▶ [What the task requires]: Exactly the lines from the one with "const cordSteps = 40;" to the one with "for node in", both included, are to be printed again; leave out the rest.

▶ [Entries supplied]:
>>>>
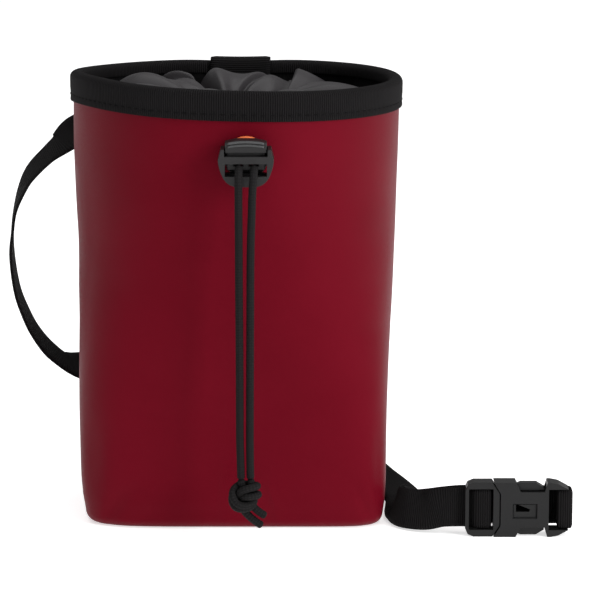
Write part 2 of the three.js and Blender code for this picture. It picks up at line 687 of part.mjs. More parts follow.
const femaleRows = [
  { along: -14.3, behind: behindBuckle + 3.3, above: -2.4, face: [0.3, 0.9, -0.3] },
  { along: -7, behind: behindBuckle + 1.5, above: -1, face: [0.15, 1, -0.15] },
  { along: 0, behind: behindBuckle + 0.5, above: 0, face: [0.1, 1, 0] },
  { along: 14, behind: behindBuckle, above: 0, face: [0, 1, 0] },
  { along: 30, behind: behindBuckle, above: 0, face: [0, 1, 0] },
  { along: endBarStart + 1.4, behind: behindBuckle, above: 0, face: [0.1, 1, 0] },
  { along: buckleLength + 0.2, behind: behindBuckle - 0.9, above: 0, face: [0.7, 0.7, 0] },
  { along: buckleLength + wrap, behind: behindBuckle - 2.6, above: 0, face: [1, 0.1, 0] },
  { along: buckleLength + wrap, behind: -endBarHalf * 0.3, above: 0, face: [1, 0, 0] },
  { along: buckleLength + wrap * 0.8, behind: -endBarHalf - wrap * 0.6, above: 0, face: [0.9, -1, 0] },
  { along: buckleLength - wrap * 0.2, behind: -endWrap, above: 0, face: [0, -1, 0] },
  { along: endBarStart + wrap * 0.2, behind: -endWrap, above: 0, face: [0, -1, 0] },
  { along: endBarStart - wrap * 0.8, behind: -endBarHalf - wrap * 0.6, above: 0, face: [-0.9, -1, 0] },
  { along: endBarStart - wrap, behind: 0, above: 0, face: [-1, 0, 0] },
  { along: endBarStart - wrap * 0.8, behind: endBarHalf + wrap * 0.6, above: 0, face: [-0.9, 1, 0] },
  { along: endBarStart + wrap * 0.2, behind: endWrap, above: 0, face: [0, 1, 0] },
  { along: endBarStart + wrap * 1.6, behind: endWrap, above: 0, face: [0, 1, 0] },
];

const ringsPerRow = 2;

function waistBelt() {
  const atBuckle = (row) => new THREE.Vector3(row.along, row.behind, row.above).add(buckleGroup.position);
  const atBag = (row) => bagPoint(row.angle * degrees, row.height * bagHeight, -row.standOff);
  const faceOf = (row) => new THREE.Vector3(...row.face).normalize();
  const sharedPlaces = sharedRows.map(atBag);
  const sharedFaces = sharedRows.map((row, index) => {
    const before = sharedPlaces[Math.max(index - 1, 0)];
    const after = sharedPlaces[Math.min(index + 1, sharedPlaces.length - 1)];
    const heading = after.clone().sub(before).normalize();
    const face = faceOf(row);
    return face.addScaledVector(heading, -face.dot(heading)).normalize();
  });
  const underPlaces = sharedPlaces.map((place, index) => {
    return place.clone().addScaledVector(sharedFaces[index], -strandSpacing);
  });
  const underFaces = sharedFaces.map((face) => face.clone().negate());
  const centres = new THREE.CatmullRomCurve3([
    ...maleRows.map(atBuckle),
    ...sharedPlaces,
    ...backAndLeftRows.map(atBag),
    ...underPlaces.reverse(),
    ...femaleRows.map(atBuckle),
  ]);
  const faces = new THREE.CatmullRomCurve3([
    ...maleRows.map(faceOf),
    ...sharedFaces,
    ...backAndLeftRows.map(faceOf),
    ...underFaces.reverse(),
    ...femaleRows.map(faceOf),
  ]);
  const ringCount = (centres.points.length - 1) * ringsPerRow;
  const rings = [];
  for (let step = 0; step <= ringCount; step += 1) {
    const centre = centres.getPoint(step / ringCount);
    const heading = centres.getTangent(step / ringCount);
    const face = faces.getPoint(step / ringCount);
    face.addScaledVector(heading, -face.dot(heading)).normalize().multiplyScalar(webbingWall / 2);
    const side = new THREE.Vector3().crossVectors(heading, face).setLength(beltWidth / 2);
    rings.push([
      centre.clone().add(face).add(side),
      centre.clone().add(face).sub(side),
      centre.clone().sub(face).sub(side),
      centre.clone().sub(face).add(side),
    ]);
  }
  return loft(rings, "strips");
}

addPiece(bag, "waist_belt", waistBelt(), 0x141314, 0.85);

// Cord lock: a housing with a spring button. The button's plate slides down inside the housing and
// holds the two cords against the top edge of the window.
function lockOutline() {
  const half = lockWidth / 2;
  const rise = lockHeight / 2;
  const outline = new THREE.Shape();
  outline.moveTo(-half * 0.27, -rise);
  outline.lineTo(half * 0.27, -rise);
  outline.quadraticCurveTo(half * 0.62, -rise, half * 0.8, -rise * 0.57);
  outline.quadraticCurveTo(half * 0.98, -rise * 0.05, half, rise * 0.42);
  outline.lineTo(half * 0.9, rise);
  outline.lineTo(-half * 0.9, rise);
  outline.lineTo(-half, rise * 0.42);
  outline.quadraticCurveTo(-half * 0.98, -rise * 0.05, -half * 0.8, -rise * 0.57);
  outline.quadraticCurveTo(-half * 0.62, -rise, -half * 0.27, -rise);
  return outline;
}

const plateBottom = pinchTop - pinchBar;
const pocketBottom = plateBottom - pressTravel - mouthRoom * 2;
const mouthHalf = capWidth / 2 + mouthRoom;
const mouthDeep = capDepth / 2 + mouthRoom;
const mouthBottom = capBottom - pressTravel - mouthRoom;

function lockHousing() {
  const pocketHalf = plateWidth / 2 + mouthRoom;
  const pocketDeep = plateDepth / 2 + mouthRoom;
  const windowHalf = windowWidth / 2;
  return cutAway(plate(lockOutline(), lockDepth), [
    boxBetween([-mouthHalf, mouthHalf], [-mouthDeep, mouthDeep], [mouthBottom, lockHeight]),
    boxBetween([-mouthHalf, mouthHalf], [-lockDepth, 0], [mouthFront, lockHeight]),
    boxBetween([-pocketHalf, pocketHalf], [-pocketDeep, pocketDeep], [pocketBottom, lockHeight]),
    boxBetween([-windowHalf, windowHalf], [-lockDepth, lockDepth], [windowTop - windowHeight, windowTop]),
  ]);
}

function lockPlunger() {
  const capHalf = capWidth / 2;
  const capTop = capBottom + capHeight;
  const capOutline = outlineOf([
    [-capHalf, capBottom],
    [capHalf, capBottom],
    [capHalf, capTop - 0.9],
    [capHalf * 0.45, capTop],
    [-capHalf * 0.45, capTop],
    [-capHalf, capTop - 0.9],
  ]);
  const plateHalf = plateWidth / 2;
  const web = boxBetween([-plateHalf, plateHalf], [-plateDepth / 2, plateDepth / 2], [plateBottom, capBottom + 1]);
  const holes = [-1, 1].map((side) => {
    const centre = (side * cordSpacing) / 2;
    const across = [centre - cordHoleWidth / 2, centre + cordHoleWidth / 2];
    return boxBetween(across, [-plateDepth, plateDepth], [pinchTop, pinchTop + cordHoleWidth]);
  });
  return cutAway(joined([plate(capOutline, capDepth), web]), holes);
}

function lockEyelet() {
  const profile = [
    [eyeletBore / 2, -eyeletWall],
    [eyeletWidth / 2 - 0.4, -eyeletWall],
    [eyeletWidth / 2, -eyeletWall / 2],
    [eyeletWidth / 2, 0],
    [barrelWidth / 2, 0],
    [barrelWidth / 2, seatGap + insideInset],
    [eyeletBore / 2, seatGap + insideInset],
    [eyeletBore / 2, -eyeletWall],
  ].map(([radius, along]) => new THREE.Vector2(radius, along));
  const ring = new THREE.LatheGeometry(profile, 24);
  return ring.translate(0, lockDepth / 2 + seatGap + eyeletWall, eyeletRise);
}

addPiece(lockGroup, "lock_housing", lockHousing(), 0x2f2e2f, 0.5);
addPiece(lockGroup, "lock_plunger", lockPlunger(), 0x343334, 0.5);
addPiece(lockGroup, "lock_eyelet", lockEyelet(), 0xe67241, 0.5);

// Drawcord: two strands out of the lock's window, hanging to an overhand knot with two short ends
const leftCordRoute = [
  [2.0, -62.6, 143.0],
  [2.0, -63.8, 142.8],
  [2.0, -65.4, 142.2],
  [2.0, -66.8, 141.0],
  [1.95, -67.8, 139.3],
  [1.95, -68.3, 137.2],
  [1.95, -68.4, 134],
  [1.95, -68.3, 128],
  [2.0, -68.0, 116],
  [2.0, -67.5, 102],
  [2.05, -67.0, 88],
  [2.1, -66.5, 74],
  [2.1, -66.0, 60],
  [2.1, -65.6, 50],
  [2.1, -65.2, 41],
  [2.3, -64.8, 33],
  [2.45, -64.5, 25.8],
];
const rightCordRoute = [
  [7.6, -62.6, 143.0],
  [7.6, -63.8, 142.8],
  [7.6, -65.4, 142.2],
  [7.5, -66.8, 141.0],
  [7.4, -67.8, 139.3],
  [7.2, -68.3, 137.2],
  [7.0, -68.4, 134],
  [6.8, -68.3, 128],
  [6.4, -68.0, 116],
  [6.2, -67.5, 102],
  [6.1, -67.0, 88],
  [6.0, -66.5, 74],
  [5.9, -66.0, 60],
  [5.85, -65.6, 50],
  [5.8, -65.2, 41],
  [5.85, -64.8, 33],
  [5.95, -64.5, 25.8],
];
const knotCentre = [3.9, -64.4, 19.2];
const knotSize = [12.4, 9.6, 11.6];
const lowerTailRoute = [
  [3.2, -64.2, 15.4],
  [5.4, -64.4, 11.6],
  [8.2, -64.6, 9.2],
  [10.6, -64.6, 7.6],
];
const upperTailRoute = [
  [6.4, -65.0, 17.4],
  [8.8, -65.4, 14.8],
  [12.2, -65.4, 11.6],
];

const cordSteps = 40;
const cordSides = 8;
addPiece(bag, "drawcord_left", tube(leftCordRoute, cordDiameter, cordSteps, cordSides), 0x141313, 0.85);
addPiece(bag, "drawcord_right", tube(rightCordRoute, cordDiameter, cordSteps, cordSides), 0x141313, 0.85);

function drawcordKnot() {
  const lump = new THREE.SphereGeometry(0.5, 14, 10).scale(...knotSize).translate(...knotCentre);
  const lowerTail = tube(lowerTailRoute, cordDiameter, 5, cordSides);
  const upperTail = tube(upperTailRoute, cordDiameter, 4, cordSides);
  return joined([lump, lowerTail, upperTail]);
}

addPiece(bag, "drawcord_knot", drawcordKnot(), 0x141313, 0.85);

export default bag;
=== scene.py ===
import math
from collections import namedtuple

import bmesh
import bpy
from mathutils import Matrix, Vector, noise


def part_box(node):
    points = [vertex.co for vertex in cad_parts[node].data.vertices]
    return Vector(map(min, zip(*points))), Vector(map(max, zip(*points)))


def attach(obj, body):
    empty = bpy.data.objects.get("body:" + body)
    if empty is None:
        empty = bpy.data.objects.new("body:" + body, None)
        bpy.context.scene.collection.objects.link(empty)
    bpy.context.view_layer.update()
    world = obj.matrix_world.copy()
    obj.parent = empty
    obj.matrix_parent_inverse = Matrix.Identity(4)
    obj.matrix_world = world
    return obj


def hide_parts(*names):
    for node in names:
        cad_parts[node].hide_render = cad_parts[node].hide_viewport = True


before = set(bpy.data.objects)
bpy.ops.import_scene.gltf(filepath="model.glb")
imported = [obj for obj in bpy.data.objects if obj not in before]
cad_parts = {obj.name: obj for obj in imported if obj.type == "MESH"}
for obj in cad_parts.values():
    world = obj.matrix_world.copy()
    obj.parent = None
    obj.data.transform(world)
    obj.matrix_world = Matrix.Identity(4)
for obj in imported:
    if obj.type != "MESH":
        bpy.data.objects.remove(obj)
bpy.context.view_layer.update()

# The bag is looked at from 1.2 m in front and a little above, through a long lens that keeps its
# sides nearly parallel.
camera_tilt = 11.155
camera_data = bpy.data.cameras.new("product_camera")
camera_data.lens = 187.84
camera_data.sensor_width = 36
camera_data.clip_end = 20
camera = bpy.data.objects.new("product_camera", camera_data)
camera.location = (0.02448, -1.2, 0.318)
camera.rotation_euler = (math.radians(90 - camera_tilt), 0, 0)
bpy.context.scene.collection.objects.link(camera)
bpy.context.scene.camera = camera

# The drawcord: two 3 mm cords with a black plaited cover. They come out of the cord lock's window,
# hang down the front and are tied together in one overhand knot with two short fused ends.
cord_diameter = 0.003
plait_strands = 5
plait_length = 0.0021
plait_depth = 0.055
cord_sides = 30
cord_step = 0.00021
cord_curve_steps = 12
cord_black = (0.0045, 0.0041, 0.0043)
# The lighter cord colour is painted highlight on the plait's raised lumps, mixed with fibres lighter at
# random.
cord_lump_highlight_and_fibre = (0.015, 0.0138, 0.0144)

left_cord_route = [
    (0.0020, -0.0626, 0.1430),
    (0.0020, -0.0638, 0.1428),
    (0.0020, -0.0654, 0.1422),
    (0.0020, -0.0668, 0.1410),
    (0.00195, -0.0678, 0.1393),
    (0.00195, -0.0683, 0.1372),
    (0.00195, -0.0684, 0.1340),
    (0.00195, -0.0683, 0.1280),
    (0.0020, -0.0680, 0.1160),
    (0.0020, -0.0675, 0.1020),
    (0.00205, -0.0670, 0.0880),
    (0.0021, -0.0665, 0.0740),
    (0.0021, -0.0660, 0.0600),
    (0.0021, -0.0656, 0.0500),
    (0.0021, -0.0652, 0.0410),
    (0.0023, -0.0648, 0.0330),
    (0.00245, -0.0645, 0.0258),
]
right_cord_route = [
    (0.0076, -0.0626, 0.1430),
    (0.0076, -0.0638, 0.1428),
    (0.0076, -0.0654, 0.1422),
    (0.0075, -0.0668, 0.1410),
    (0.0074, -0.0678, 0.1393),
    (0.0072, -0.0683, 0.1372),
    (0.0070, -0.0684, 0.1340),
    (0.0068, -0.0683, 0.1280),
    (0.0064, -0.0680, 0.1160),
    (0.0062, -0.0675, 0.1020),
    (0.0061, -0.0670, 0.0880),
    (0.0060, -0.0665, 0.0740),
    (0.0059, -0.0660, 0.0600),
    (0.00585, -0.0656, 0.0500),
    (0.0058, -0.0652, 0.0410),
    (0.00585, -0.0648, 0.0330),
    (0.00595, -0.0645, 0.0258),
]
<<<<
>>>>
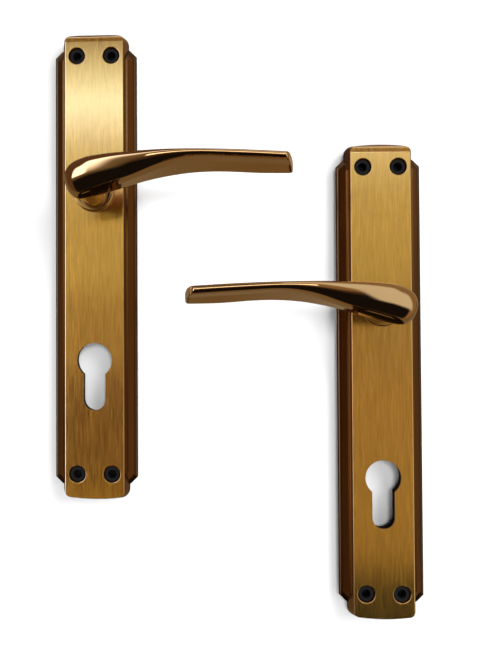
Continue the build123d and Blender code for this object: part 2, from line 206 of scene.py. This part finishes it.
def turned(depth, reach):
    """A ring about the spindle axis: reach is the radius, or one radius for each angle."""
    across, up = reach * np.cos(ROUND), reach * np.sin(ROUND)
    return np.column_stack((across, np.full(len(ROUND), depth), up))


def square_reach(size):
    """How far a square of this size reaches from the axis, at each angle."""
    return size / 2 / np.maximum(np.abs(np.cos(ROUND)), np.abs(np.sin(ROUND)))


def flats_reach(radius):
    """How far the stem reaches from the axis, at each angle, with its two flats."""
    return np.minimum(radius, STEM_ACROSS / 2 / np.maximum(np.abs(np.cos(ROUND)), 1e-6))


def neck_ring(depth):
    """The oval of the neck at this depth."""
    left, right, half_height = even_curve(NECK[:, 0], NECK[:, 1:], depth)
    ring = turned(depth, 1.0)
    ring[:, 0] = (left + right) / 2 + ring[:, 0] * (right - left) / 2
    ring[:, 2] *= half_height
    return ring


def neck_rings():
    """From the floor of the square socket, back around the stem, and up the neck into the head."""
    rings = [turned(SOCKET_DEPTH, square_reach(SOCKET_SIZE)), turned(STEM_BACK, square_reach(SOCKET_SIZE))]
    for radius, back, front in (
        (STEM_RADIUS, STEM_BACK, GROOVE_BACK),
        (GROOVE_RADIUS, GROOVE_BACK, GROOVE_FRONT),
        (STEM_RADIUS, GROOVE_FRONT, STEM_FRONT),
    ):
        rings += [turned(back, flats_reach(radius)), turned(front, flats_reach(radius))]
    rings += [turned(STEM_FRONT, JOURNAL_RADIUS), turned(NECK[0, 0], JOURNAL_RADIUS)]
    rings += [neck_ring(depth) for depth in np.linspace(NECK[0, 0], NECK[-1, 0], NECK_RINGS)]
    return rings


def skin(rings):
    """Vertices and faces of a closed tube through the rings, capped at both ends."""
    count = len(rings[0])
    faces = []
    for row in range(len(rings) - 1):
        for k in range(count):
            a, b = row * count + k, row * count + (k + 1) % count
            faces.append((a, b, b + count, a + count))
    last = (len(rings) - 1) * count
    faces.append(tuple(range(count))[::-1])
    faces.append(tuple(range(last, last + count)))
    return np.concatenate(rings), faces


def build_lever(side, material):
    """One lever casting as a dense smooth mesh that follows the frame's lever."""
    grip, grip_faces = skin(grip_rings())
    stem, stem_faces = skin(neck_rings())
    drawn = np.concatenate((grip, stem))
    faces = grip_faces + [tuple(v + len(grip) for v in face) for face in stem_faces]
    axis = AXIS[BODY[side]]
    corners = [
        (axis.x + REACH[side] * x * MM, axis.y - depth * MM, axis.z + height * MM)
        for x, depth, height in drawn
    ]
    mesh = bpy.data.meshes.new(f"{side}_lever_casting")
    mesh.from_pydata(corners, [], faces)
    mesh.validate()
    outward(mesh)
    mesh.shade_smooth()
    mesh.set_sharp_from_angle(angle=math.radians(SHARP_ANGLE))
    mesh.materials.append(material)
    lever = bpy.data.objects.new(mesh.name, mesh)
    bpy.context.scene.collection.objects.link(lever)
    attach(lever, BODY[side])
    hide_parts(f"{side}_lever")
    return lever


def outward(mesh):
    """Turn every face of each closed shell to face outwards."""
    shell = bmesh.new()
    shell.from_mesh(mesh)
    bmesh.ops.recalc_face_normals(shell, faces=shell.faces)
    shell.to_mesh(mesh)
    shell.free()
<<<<
▶ [Task answer]:
const cordSteps = 40;
const cordSides = 8;
addPiece(bag, "drawcord_left", tube(leftCordRoute, cordDiameter, cordSteps, cordSides), 0x141313, 0.85);
addPiece(bag, "drawcord_right", tube(rightCordRoute, cordDiameter, cordSteps, cordSides), 0x141313, 0.85);

function drawcordKnot() {
  const lump = new THREE.SphereGeometry(0.5, 14, 10).scale(...knotSize).translate(...knotCentre);
  const lowerTail = tube(lowerTailRoute, cordDiameter, 5, cordSides);
  const upperTail = tube(upperTailRoute, cordDiameter, 4, cordSides);
  return joined([lump, lowerTail, upperTail]);
}

addPiece(bag, "drawcord_knot", drawcordKnot(), 0x141313, 0.85);

export default bag;
=== scene.py ===
import math
from collections import namedtuple

import bmesh
import bpy
from mathutils import Matrix, Vector, noise


def part_box(node):
    points = [vertex.co for vertex in cad_parts[node].data.vertices]
    return Vector(map(min, zip(*points))), Vector(map(max, zip(*points)))


def attach(obj, body):
    empty = bpy.data.objects.get("body:" + body)
    if empty is None:
        empty = bpy.data.objects.new("body:" + body, None)
        bpy.context.scene.collection.objects.link(empty)
    bpy.context.view_layer.update()
    world = obj.matrix_world.copy()
    obj.parent = empty
    obj.matrix_parent_inverse = Matrix.Identity(4)
    obj.matrix_world = world
    return obj


def hide_parts(*names):
    for node in names:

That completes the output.